Keep the pictures out of the copy and repeat the records exactly.

* Begin MATERIAL FOR THIS EXERCISE *

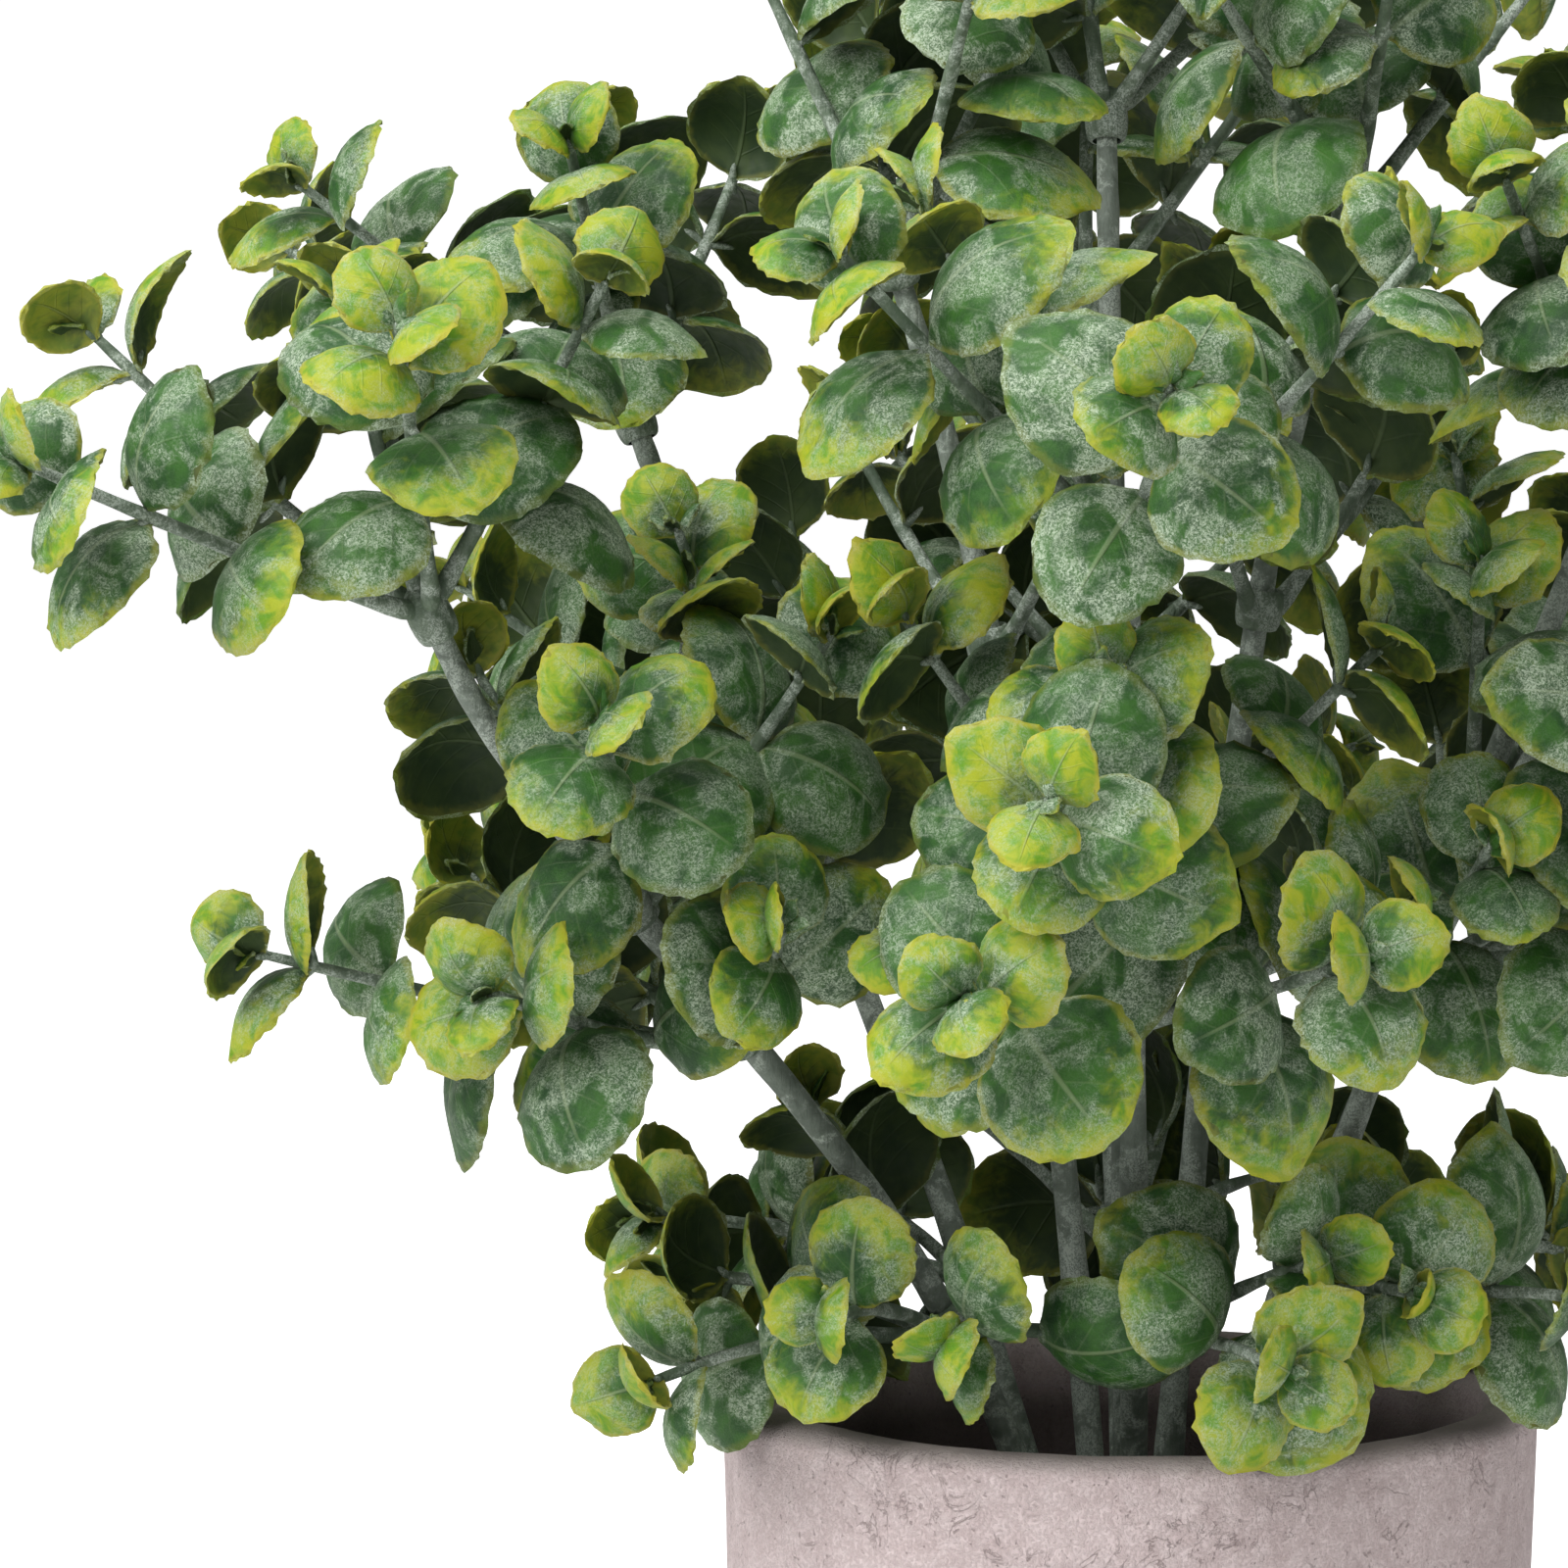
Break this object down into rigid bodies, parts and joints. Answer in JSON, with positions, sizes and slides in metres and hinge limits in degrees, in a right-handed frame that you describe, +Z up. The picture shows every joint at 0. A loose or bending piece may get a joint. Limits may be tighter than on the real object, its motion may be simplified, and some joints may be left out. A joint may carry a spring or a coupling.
{
  "type": "artificial potted bush",
  "caption": "Round-leaved moulded plastic bush of wired, bendable stems with push-on leaf sprays, set in a foam plug in a straight cement pot.",
  "frame": {"origin": "centre of the pot's flat underside", "axes": "+Z up along the pot's axis, -Y towards the front view"},
  "size_m": [0.2439, 0.2313, 0.2775],
  "materials": {
    "cement": "matte, finely mottled pinkish grey cement",
    "plug_foam": "dark porous foam",
    "hub_plastic": "matte dark green moulding",
    "stem_plastic": "matte grey-green with pale frosting",
    "leaf_plastic": "matte green, frosted pale on top, lime at the edges and tips",
    "wire_steel": "drawn steel wire"
  },
  "bodies": {
    "pot_body": {"pot": "cement", "foam_plug": "plug_foam"},
    "bush": {"bush_hub": "hub_plastic"},
    "outer_1_shoot": {"stem_outer_1": "stem_plastic", "wire_outer_1": "wire_steel", "spray_outer_1_1": "leaf_plastic", "spray_outer_1_2": "leaf_plastic", "spray_outer_1_3": "leaf_plastic", "spray_outer_1_4": "leaf_plastic"},
    "outer_2_shoot": {"stem_outer_2": "stem_plastic", "wire_outer_2": "wire_steel", "spray_outer_2_1": "leaf_plastic", "spray_outer_2_2": "leaf_plastic", "spray_outer_2_3": "leaf_plastic", "spray_outer_2_4": "leaf_plastic"},
    "outer_3_shoot": {"stem_outer_3": "stem_plastic", "wire_outer_3": "wire_steel", "spray_outer_3_1": "leaf_plastic", "spray_outer_3_2": "leaf_plastic", "spray_outer_3_3": "leaf_plastic", "spray_outer_3_4": "leaf_plastic"},
    "outer_4_shoot": {"stem_outer_4": "stem_plastic", "wire_outer_4": "wire_steel", "spray_outer_4_1": "leaf_plastic", "spray_outer_4_2": "leaf_plastic", "spray_outer_4_3": "leaf_plastic", "spray_outer_4_4": "leaf_plastic"},
    "outer_5_shoot": {"stem_outer_5": "stem_plastic", "wire_outer_5": "wire_steel", "spray_outer_5_1": "leaf_plastic", "spray_outer_5_2": "leaf_plastic", "spray_outer_5_3": "leaf_plastic", "spray_outer_5_4": "leaf_plastic"},
    "outer_6_shoot": {"stem_outer_6": "stem_plastic", "wire_outer_6": "wire_steel", "spray_outer_6_1": "leaf_plastic", "spray_outer_6_2": "leaf_plastic", "spray_outer_6_3": "leaf_plastic", "spray_outer_6_4": "leaf_plastic"},
    "inner_1_shoot": {"stem_inner_1": "stem_plastic", "wire_inner_1": "wire_steel", "spray_inner_1_1": "leaf_plastic", "spray_inner_1_2": "leaf_plastic", "spray_inner_1_3": "leaf_plastic"},
    "inner_2_shoot": {"stem_inner_2": "stem_plastic", "wire_inner_2": "wire_steel", "spray_inner_2_1": "leaf_plastic", "spray_inner_2_2": "leaf_plastic", "spray_inner_2_3": "leaf_plastic"},
    "inner_3_shoot": {"stem_inner_3": "stem_plastic", "wire_inner_3": "wire_steel", "spray_inner_3_1": "leaf_plastic", "spray_inner_3_2": "leaf_plastic", "spray_inner_3_3": "leaf_plastic"}
  },
  "joints": [
    {"name": "bush_turn", "type": "hinge", "parent": "pot_body", "child": "bush", "pos_m": [0, 0, 0.0575], "axis": [0, 0, 1], "continuous": true},
    {"name": "outer_1_lean", "type": "hinge", "parent": "bush", "child": "outer_1_shoot", "pos_m": [-0.00745, -0.0043, 0.063], "axis": [0.5, -0.866, 0], "range_deg": [0, 8]},
    {"name": "outer_2_lean", "type": "hinge", "parent": "bush", "child": "outer_2_shoot", "pos_m": [0, -0.0086, 0.063], "axis": [1, 0, 0], "range_deg": [0, 8]},
    {"name": "outer_3_lean", "type": "hinge", "parent": "bush", "child": "outer_3_shoot", "pos_m": [0.00745, -0.0043, 0.063], "axis": [0.5, 0.866, 0], "range_deg": [0, 8]},
    {"name": "outer_4_lean", "type": "hinge", "parent": "bush", "child": "outer_4_shoot", "pos_m": [0.00745, 0.0043, 0.063], "axis": [-0.5, 0.866, 0], "range_deg": [0, 8]},
    {"name": "outer_5_lean", "type": "hinge", "parent": "bush", "child": "outer_5_shoot", "pos_m": [0, 0.0086, 0.063], "axis": [-1, 0, 0], "range_deg": [0, 8]},
    {"name": "outer_6_lean", "type": "hinge", "parent": "bush", "child": "outer_6_shoot", "pos_m": [-0.00745, 0.0043, 0.063], "axis": [-0.5, -0.866, 0], "range_deg": [0, 8]},
    {"name": "inner_1_lean", "type": "hinge", "parent": "bush", "child": "inner_1_shoot", "pos_m": [-0.0032, -0.00185, 0.063], "axis": [0.5, -0.866, 0], "range_deg": [0, 2.5]},
    {"name": "inner_2_lean", "type": "hinge", "parent": "bush", "child": "inner_2_shoot", "pos_m": [0.0032, -0.00185, 0.063], "axis": [0.5, 0.866, 0], "range_deg": [0, 2.5]},
    {"name": "inner_3_lean", "type": "hinge", "parent": "bush", "child": "inner_3_shoot", "pos_m": [0, 0.0037, 0.063], "axis": [-1, 0, 0], "range_deg": [0, 2.5]}
  ]
}
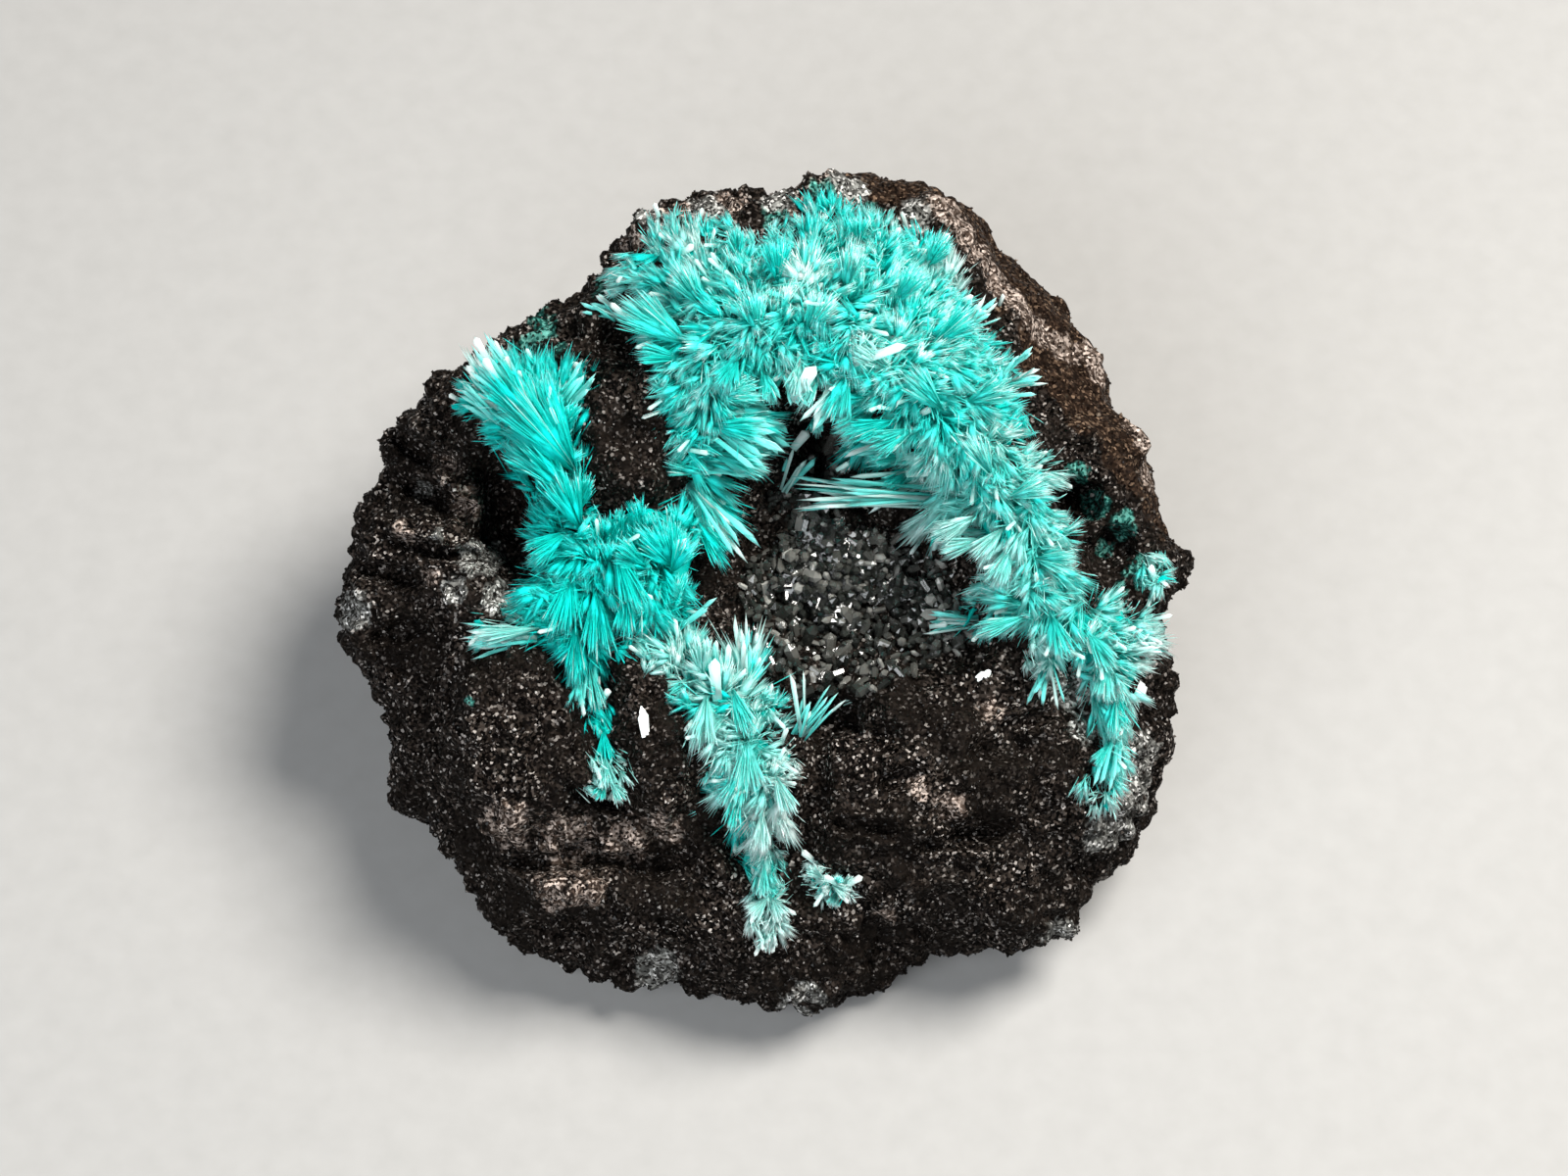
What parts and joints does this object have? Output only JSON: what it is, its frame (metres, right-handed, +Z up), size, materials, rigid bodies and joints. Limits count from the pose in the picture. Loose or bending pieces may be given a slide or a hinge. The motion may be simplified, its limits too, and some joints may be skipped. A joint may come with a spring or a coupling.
{
  "type": "aurichalcite mineral specimen on gossan",
  "caption": "Rounded chip of dark granular gossan with feathery turquoise crusts of aurichalcite on its broken face, around a small cavity lined with grey druse.",
  "frame": {"origin": "on the flat underside that the rock rests on, under the middle of its broken face", "axes": "+Z up; the broken face with the crystals looks up and towards -Y, leaning 30 degrees back from level; +X to the right of someone who looks at that face"},
  "size_m": [0.0449, 0.0418, 0.0304],
  "materials": {
    "gossan": "granular black-brown iron oxide with glinting grains, brown and weathered on the upper right side",
    "aurichalcite": "silky turquoise needles and laths in fans, paler to white at the tips",
    "druse": "small glassy grey crystals",
    "pale_crystal": "glassy white"
  },
  "bodies": {
    "root": {"gossan_matrix": "gossan", "aurichalcite_upper_crust": "aurichalcite", "aurichalcite_right_arm": "aurichalcite", "aurichalcite_left_fan": "aurichalcite", "aurichalcite_centre_fork": "aurichalcite", "aurichalcite_lower_vein": "aurichalcite", "aurichalcite_small_spray": "aurichalcite", "aurichalcite_low_patch": "aurichalcite", "aurichalcite_seam_patch": "aurichalcite", "aurichalcite_rim_tuft": "aurichalcite", "cavity_druse": "druse", "pale_blade_on_block": "pale_crystal", "pale_blade_on_right": "pale_crystal", "pale_block_on_rim": "pale_crystal"}
  },
  "joints": []
}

* End MATERIAL FOR THIS EXERCISE *

TASK RESPONSE:
Break this object down into rigid bodies, parts and joints. Answer in JSON, with positions, sizes and slides in metres and hinge limits in degrees, in a right-handed frame that you describe, +Z up. The picture shows every joint at 0. A loose or bending piece may get a joint. Limits may be tighter than on the real object, its motion may be simplified, and some joints may be left out. A joint may carry a spring or a coupling.
{
  "type": "artificial potted bush",
  "caption": "Round-leaved moulded plastic bush of wired, bendable stems with push-on leaf sprays, set in a foam plug in a straight cement pot.",
  "frame": {"origin": "centre of the pot's flat underside", "axes": "+Z up along the pot's axis, -Y towards the front view"},
  "size_m": [0.2439, 0.2313, 0.2775],
  "materials": {
    "cement": "matte, finely mottled pinkish grey cement",
    "plug_foam": "dark porous foam",
    "hub_plastic": "matte dark green moulding",
    "stem_plastic": "matte grey-green with pale frosting",
    "leaf_plastic": "matte green, frosted pale on top, lime at the edges and tips",
    "wire_steel": "drawn steel wire"
  },
  "bodies": {
    "pot_body": {"pot": "cement", "foam_plug": "plug_foam"},
    "bush": {"bush_hub": "hub_plastic"},
    "outer_1_shoot": {"stem_outer_1": "stem_plastic", "wire_outer_1": "wire_steel", "spray_outer_1_1": "leaf_plastic", "spray_outer_1_2": "leaf_plastic", "spray_outer_1_3": "leaf_plastic", "spray_outer_1_4": "leaf_plastic"},
    "outer_2_shoot": {"stem_outer_2": "stem_plastic", "wire_outer_2": "wire_steel", "spray_outer_2_1": "leaf_plastic", "spray_outer_2_2": "leaf_plastic", "spray_outer_2_3": "leaf_plastic", "spray_outer_2_4": "leaf_plastic"},
    "outer_3_shoot": {"stem_outer_3": "stem_plastic", "wire_outer_3": "wire_steel", "spray_outer_3_1": "leaf_plastic", "spray_outer_3_2": "leaf_plastic", "spray_outer_3_3": "leaf_plastic", "spray_outer_3_4": "leaf_plastic"},
    "outer_4_shoot": {"stem_outer_4": "stem_plastic", "wire_outer_4": "wire_steel", "spray_outer_4_1": "leaf_plastic", "spray_outer_4_2": "leaf_plastic", "spray_outer_4_3": "leaf_plastic", "spray_outer_4_4": "leaf_plastic"},
    "outer_5_shoot": {"stem_outer_5": "stem_plastic", "wire_outer_5": "wire_steel", "spray_outer_5_1": "leaf_plastic", "spray_outer_5_2": "leaf_plastic", "spray_outer_5_3": "leaf_plastic", "spray_outer_5_4": "leaf_plastic"},
    "outer_6_shoot": {"stem_outer_6": "stem_plastic", "wire_outer_6": "wire_steel", "spray_outer_6_1": "leaf_plastic", "spray_outer_6_2": "leaf_plastic", "spray_outer_6_3": "leaf_plastic", "spray_outer_6_4": "leaf_plastic"},
    "inner_1_shoot": {"stem_inner_1": "stem_plastic", "wire_inner_1": "wire_steel", "spray_inner_1_1": "leaf_plastic", "spray_inner_1_2": "leaf_plastic", "spray_inner_1_3": "leaf_plastic"},
    "inner_2_shoot": {"stem_inner_2": "stem_plastic", "wire_inner_2": "wire_steel", "spray_inner_2_1": "leaf_plastic", "spray_inner_2_2": "leaf_plastic", "spray_inner_2_3": "leaf_plastic"},
    "inner_3_shoot": {"stem_inner_3": "stem_plastic", "wire_inner_3": "wire_steel", "spray_inner_3_1": "leaf_plastic", "spray_inner_3_2": "leaf_plastic", "spray_inner_3_3": "leaf_plastic"}
  },
  "joints": [
    {"name": "bush_turn", "type": "hinge", "parent": "pot_body", "child": "bush", "pos_m": [0, 0, 0.0575], "axis": [0, 0, 1], "continuous": true},
    {"name": "outer_1_lean", "type": "hinge", "parent": "bush", "child": "outer_1_shoot", "pos_m": [-0.00745, -0.0043, 0.063], "axis": [0.5, -0.866, 0], "range_deg": [0, 8]},
    {"name": "outer_2_lean", "type": "hinge", "parent": "bush", "child": "outer_2_shoot", "pos_m": [0, -0.0086, 0.063], "axis": [1, 0, 0], "range_deg": [0, 8]},
    {"name": "outer_3_lean", "type": "hinge", "parent": "bush", "child": "outer_3_shoot", "pos_m": [0.00745, -0.0043, 0.063], "axis": [0.5, 0.866, 0], "range_deg": [0, 8]},
    {"name": "outer_4_lean", "type": "hinge", "parent": "bush", "child": "outer_4_shoot", "pos_m": [0.00745, 0.0043, 0.063], "axis": [-0.5, 0.866, 0], "range_deg": [0, 8]},
    {"name": "outer_5_lean", "type": "hinge", "parent": "bush", "child": "outer_5_shoot", "pos_m": [0, 0.0086, 0.063], "axis": [-1, 0, 0], "range_deg": [0, 8]},
    {"name": "outer_6_lean", "type": "hinge", "parent": "bush", "child": "outer_6_shoot", "pos_m": [-0.00745, 0.0043, 0.063], "axis": [-0.5, -0.866, 0], "range_deg": [0, 8]},
    {"name": "inner_1_lean", "type": "hinge", "parent": "bush", "child": "inner_1_shoot", "pos_m": [-0.0032, -0.00185, 0.063], "axis": [0.5, -0.866, 0], "range_deg": [0, 2.5]},
    {"name": "inner_2_lean", "type": "hinge", "parent": "bush", "child": "inner_2_shoot", "pos_m": [0.0032, -0.00185, 0.063], "axis": [0.5, 0.866, 0], "range_deg": [0, 2.5]},
    {"name": "inner_3_lean", "type": "hinge", "parent": "bush", "child": "inner_3_shoot", "pos_m": [0, 0.0037, 0.063], "axis": [-1, 0, 0], "range_deg": [0, 2.5]}
  ]
}
What parts and joints does this object have? Output only JSON: what it is, its frame (metres, right-handed, +Z up), size, materials, rigid bodies and joints. Limits count from the pose in the picture. Loose or bending pieces may be given a slide or a hinge. The motion may be simplified, its limits too, and some joints may be skipped. A joint may come with a spring or a coupling.
{
  "type": "aurichalcite mineral specimen on gossan",
  "caption": "Rounded chip of dark granular gossan with feathery turquoise crusts of aurichalcite on its broken face, around a small cavity lined with grey druse.",
  "frame": {"origin": "on the flat underside that the rock rests on, under the middle of its broken face", "axes": "+Z up; the broken face with the crystals looks up and towards -Y, leaning 30 degrees back from level; +X to the right of someone who looks at that face"},
  "size_m": [0.0449, 0.0418, 0.0304],
  "materials": {
    "gossan": "granular black-brown iron oxide with glinting grains, brown and weathered on the upper right side",
    "aurichalcite": "silky turquoise needles and laths in fans, paler to white at the tips",
    "druse": "small glassy grey crystals",
    "pale_crystal": "glassy white"
  },
  "bodies": {
    "root": {"gossan_matrix": "gossan", "aurichalcite_upper_crust": "aurichalcite", "aurichalcite_right_arm": "aurichalcite", "aurichalcite_left_fan": "aurichalcite", "aurichalcite_centre_fork": "aurichalcite", "aurichalcite_lower_vein": "aurichalcite", "aurichalcite_small_spray": "aurichalcite", "aurichalcite_low_patch": "aurichalcite", "aurichalcite_seam_patch": "aurichalcite", "aurichalcite_rim_tuft": "aurichalcite", "cavity_druse": "druse", "pale_blade_on_block": "pale_crystal", "pale_blade_on_right": "pale_crystal", "pale_block_on_rim": "pale_crystal"}
  },
  "joints": []
}